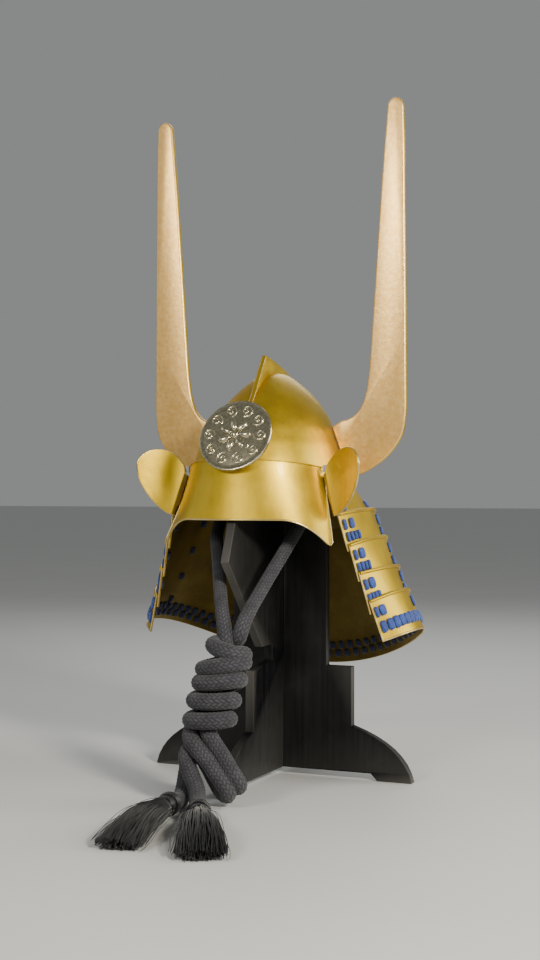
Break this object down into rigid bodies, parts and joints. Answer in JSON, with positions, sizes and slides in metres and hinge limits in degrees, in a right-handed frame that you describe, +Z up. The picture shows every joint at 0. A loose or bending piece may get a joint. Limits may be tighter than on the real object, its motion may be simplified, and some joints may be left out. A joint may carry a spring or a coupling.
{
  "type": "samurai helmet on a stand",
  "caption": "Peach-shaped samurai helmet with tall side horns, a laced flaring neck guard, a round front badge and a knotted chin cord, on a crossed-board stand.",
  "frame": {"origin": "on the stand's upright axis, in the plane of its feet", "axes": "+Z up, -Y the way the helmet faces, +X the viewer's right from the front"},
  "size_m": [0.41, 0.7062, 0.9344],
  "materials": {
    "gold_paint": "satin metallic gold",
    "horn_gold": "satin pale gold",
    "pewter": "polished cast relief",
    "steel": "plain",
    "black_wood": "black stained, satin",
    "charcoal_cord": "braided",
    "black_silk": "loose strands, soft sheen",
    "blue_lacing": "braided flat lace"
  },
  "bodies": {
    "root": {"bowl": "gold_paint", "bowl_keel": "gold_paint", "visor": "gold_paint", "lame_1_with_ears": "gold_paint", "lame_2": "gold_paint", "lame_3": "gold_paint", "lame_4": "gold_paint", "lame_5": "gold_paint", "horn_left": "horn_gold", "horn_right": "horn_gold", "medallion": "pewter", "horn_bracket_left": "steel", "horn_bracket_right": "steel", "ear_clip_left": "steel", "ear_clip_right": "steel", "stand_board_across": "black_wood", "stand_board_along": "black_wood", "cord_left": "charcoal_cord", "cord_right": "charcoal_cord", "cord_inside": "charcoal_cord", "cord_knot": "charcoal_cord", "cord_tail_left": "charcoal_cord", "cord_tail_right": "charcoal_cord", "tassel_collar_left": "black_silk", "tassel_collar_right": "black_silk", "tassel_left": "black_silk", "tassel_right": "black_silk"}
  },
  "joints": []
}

Aim of the exercise: Reproduce all the data word for word.

In response:
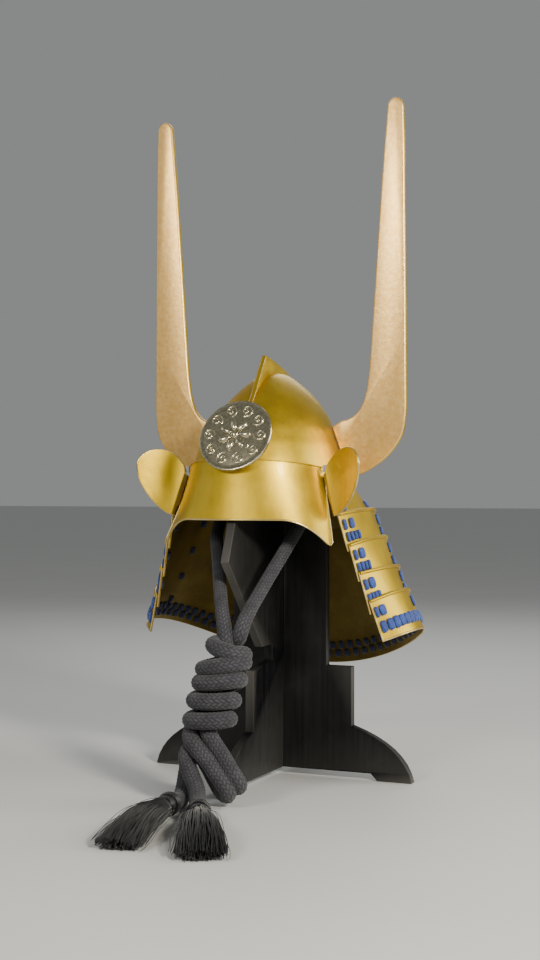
Break this object down into rigid bodies, parts and joints. Answer in JSON, with positions, sizes and slides in metres and hinge limits in degrees, in a right-handed frame that you describe, +Z up. The picture shows every joint at 0. A loose or bending piece may get a joint. Limits may be tighter than on the real object, its motion may be simplified, and some joints may be left out. A joint may carry a spring or a coupling.
{
  "type": "samurai helmet on a stand",
  "caption": "Peach-shaped samurai helmet with tall side horns, a laced flaring neck guard, a round front badge and a knotted chin cord, on a crossed-board stand.",
  "frame": {"origin": "on the stand's upright axis, in the plane of its feet", "axes": "+Z up, -Y the way the helmet faces, +X the viewer's right from the front"},
  "size_m": [0.41, 0.7062, 0.9344],
  "materials": {
    "gold_paint": "satin metallic gold",
    "horn_gold": "satin pale gold",
    "pewter": "polished cast relief",
    "steel": "plain",
    "black_wood": "black stained, satin",
    "charcoal_cord": "braided",
    "black_silk": "loose strands, soft sheen",
    "blue_lacing": "braided flat lace"
  },
  "bodies": {
    "root": {"bowl": "gold_paint", "bowl_keel": "gold_paint", "visor": "gold_paint", "lame_1_with_ears": "gold_paint", "lame_2": "gold_paint", "lame_3": "gold_paint", "lame_4": "gold_paint", "lame_5": "gold_paint", "horn_left": "horn_gold", "horn_right": "horn_gold", "medallion": "pewter", "horn_bracket_left": "steel", "horn_bracket_right": "steel", "ear_clip_left": "steel", "ear_clip_right": "steel", "stand_board_across": "black_wood", "stand_board_along": "black_wood", "cord_left": "charcoal_cord", "cord_right": "charcoal_cord", "cord_inside": "charcoal_cord", "cord_knot": "charcoal_cord", "cord_tail_left": "charcoal_cord", "cord_tail_right": "charcoal_cord", "tassel_collar_left": "black_silk", "tassel_collar_right": "black_silk", "tassel_left": "black_silk", "tassel_right": "black_silk"}
  },
  "joints": []
}